# Clutch pedal dont releasing



## Yog (Feb 19, 2019)

Hello.
The clutch pedal on my mccormick cx 85 2004 is not release.
Its an electric clutch with sensor on the pedal and with shuttle reverser.
Its olso have a clutch buttom on the gear handle and hes working fine. When i use the pedal its dosnt releaseing the clucth. 
If i use the clutch buttom on the gear lever its working every time.
Whats could be the problem.
I already trying to replace the sensor on the pedal but its not that..


----------



## HarveyW (Sep 15, 2014)

Hello Yog, I found the following on the RP forum written by ih4me:

*"The clutch on these tractors is a dry type operated by a master - slave hydraulic system. The master cylinder is located on the engine firewall . The reservoir for the master cylinder is eiter part of the master cyl or a small plastic one connected to the master cyl with a short hose . The slave cyl is located on the right hand side of the tran housing behind the battery . Check the oil level in the reservoir use only hy-tran (do not use brake fluid or ATF ) . Check the master and slave cyl and the line connecting them for leaks. If the clutch pedal feels spongy you have air in the system and it will need to be bled . There is a bleeder screw on the slave cyl .Bleed air out by having someone push down on clutch pedal while opening bleeder screw. Repeat untill air is completely gone refill reservoir as necessary . If none of the above cures the problem you wll have to adjust the clevis on the end of the slave cyl adjust it a couple of turns at a time untill the clutch releases . In theory you should never have to adjust this except when replacing clutch components as the system will self compensate for clutch wear however , i have had to make this adjustment to get the clutch to release properly."*


----------



## Yog (Feb 19, 2019)

HarveyW said:


> Hello Yog, I found the following on the RP forum written by ih4me:
> 
> *"The clutch on these tractors is a dry type operated by a master - slave hydraulic system. The master cylinder is located on the engine firewall . The reservoir for the master cylinder is eiter part of the master cyl or a small plastic one connected to the master cyl with a short hose . The slave cyl is located on the right hand side of the tran housing behind the battery . Check the oil level in the reservoir use only hy-tran (do not use brake fluid or ATF ) . Check the master and slave cyl and the line connecting them for leaks. If the clutch pedal feels spongy you have air in the system and it will need to be bled . There is a bleeder screw on the slave cyl .Bleed air out by having someone push down on clutch pedal while opening bleeder screw. Repeat untill air is completely gone refill reservoir as necessary . If none of the above cures the problem you wll have to adjust the clevis on the end of the slave cyl adjust it a couple of turns at a time untill the clutch releases . In theory you should never have to adjust this except when replacing clutch components as the system will self compensate for clutch wear however , i have had to make this adjustment to get the clutch to release properly."*


Hey.its not the the same problem and i think its not exactly the same tractor cus i couldnt find the master cyl.
Its electric problem i think..


----------



## Yog (Feb 19, 2019)

thanks anyway..


----------



## EdF (Sep 15, 2014)

Yog
You can download in PDF a complete service/repair manual for your CX85 from McCormick for $9.95 Click on the attached link. 
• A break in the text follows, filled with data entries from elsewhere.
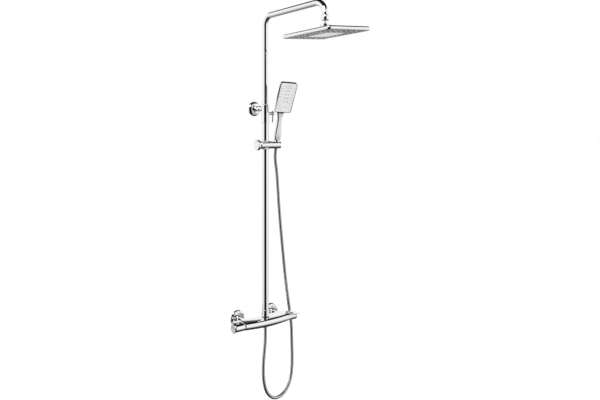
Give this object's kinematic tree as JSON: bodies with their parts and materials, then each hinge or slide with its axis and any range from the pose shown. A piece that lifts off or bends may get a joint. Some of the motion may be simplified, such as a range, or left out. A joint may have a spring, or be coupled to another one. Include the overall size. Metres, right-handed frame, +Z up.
{
  "type": "rainfall shower column",
  "caption": "Wall-mounted chrome shower column with a bar valve, telescopic riser, rectangular rain head, sliding holder, handset and looped hose.",
  "frame": {"origin": "point of the wall plane midway between the two wall inlets", "axes": "+Z up, +Y into the wall so -Y faces the user, +X to the right as the user faces the wall"},
  "size_m": [0.2978, 0.558, 1.4411],
  "materials": {
    "chrome": "polished",
    "chrome_plastic": "chrome-plated plastic",
    "brass": "machined",
    "rubber": "matt",
    "grey_plastic": "satin",
    "steel": "plain",
    "hose_metal": "interlocked spiral"
  },
  "bodies": {
    "column": {"valve_body": "chrome", "inlet_tail_hot": "brass", "inlet_tail_cold": "brass", "inlet_strainer_hot": "steel", "inlet_strainer_cold": "steel", "s_union_hot": "chrome", "s_union_cold": "chrome", "union_nut_hot": "chrome", "union_nut_cold": "chrome", "escutcheon_hot": "chrome", "escutcheon_cold": "chrome", "thermostatic_cartridge": "brass", "diverter_cartridge": "brass", "riser_nut": "chrome", "riser_seal": "rubber", "lower_riser_tube": "chrome", "height_lock_sleeve": "chrome", "bracket_plate": "steel", "bracket_flange": "chrome", "bracket_rod": "chrome", "bracket_screws": "steel", "hose_outlet_nut": "chrome", "hose_outlet_nipple": "brass", "hose_lower": "hose_metal", "hose_upper": "hose_metal"},
    "temperature_knob": {"temperature_spindle": "brass", "temperature_handle": "chrome", "temperature_cap": "chrome", "stop_button_spring": "steel"},
    "stop_button": {"temperature_stop_button": "chrome_plastic"},
    "flow_knob": {"flow_spindle": "brass", "flow_handle": "chrome", "flow_lever": "chrome", "flow_handle_cap": "chrome"},
    "tube_foot": {"tube_foot_bush": "grey_plastic", "slide_seals": "rubber"},
    "upper_arm": {"upper_riser_arm": "chrome", "head_nut": "chrome", "swivel_ball": "chrome"},
    "ball_seat": {"ball_seat": "rubber"},
    "ball_seal": {"ball_seal": "rubber"},
    "rain_head": {"head_collar": "chrome", "head_shell": "chrome", "head_face": "grey_plastic", "head_nozzles": "rubber"},
    "height_lock": {"lock_screw": "chrome", "lock_pin": "chrome"},
    "slider_liner": {"slider_liner": "grey_plastic"},
    "slider": {"slider_housing": "chrome"},
    "clamp": {"clamp_knob": "chrome_plastic", "clamp_screw": "steel"},
    "holder": {"handset_holder": "chrome", "holder_pivot": "brass"},
    "hose_end": {"hose_cone_nut": "chrome"},
    "handset": {"handset_shell": "chrome_plastic", "handset_face": "grey_plastic", "handset_nozzles": "rubber", "massage_nozzles": "rubber", "spray_button_spring": "steel"},
    "spray_button": {"spray_button": "chrome_plastic"}
  },
  "joints": [
    {"name": "temperature_turn", "type": "hinge", "parent": "column", "child": "temperature_knob", "pos_m": [0, -0.0825, -0.006], "axis": [1, 0, 0], "range_deg": [-90, 90]},
    {"name": "stop_button_press", "type": "slide", "parent": "temperature_knob", "child": "stop_button", "axis": [0, 0, -1], "range_m": [0, 0.0015], "stiffness_N_per_m": 800, "deforming": ["stop_button_spring"]},
    {"name": "flow_turn", "type": "hinge", "parent": "column", "child": "flow_knob", "pos_m": [0, -0.0825, -0.006], "axis": [1, 0, 0], "range_deg": [-90, 90]},
    {"name": "riser_height", "type": "slide", "parent": "column", "child": "tube_foot", "axis": [0, 0, 1], "range_m": [-0.15, 0.1]},
    {"name": "arm_swivel", "type": "hinge", "parent": "tube_foot", "child": "upper_arm", "pos_m": [0, -0.076, 0], "axis": [0, 0, 1], "range_deg": [-60, 60]},
    {"name": "head_pitch", "type": "hinge", "parent": "upper_arm", "child": "ball_seat", "pos_m": [0, -0.421, 1.03], "axis": [1, 0, 0], "range_deg": [-15, 15]},
    {"name": "head_roll", "type": "hinge", "parent": "ball_seat", "child": "ball_seal", "pos_m": [0, -0.421, 1.03], "axis": [0, 1, 0], "range_deg": [-15, 15]},
    {"name": "head_spin", "type": "hinge", "parent": "ball_seal", "child": "rain_head", "pos_m": [0, -0.421, 1.03], "axis": [-0.0785, 0, 0.9969], "continuous": true},
    {"name": "height_lock_turn", "type": "hinge", "parent": "column", "child": "height_lock", "pos_m": [0, -0.076, 0.757], "axis": [1, 0, 0], "range_deg": [0, 90]},
    {"name": "slider_height", "type": "slide", "parent": "column", "child": "slider_liner", "axis": [0, 0, 1], "range_m": [-0.5, 0.02], "deforming": ["hose_upper"]},
    {"name": "slider_swivel", "type": "hinge", "parent": "slider_liner", "child": "slider", "pos_m": [0, -0.076, 0], "axis": [0, 0, 1], "range_deg": [-40, 8]},
    {"name": "clamp_turn", "type": "hinge", "parent": "slider", "child": "clamp", "pos_m": [0, -0.076, 0.641], "axis": [1, 0, 0], "range_deg": [-90, 90]},
    {"name": "holder_tilt", "type": "hinge", "parent": "slider", "child": "holder", "pos_m": [0, -0.076, 0.641], "axis": [1, 0, 0], "range_deg": [-3, 35]},
    {"name": "handset_lift", "type": "slide", "parent": "holder", "child": "hose_end", "axis": [0, -0.2164, 0.9763], "range_m": [0, 0.04]},
    {"name": "handset_turn", "type": "hinge", "parent": "hose_end", "child": "handset", "pos_m": [0.0485, -0.076, 0.641], "axis": [0, -0.2164, 0.9763], "range_deg": [-45, 45]},
    {"name": "spray_button_press", "type": "slide", "parent": "handset", "child": "spray_button", "axis": [0.232, 0.8468, 0.4786], "range_m": [0, 0.0015], "stiffness_N_per_m": 800, "deforming": ["spray_button_spring"]}
  ]
}
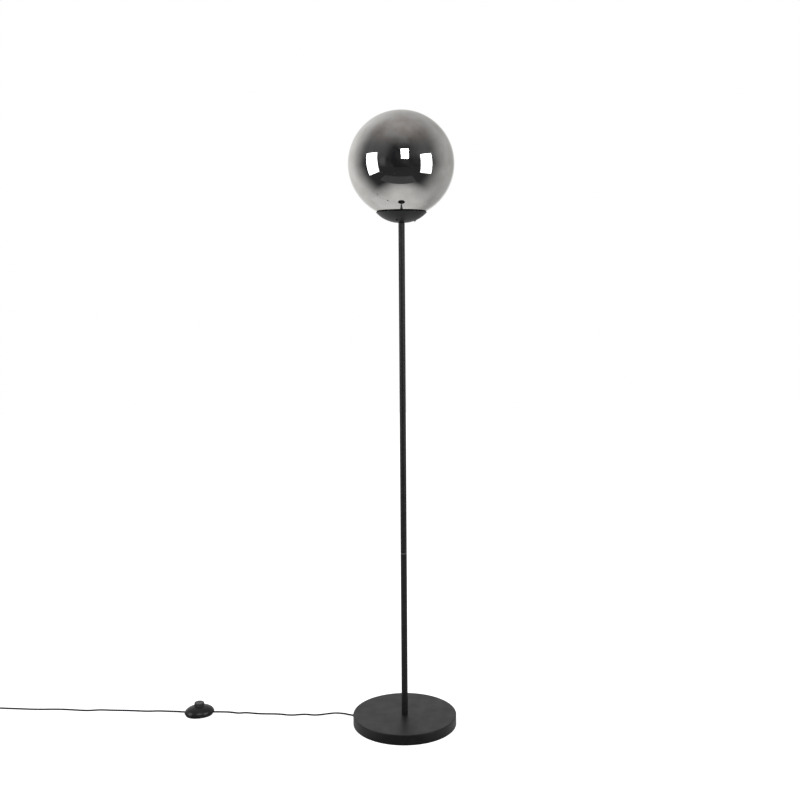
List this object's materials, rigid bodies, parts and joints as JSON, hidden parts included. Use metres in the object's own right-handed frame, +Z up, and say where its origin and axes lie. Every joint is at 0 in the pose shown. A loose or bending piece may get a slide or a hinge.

http://mccormick.servicemanualvault.com/McCormick-CX85-Service-Manual.html


----------



## EdF (Sep 15, 2014)

Pictures of clutch slave cylinder and clutch master cylinder.


----------



## Hilux1995 (Nov 1, 2021)

Yog said:


> Hello.
> The clutch pedal on my mccormick cx 85 2004 is not release.
> Its an electric clutch with sensor on the pedal and with shuttle reverser.
> Its olso have a clutch buttom on the gear handle and hes working fine. When i use the pedal its dosnt releaseing the clucth.
> ...


----------



## Hilux1995 (Nov 1, 2021)

What did you find was the problem?


----------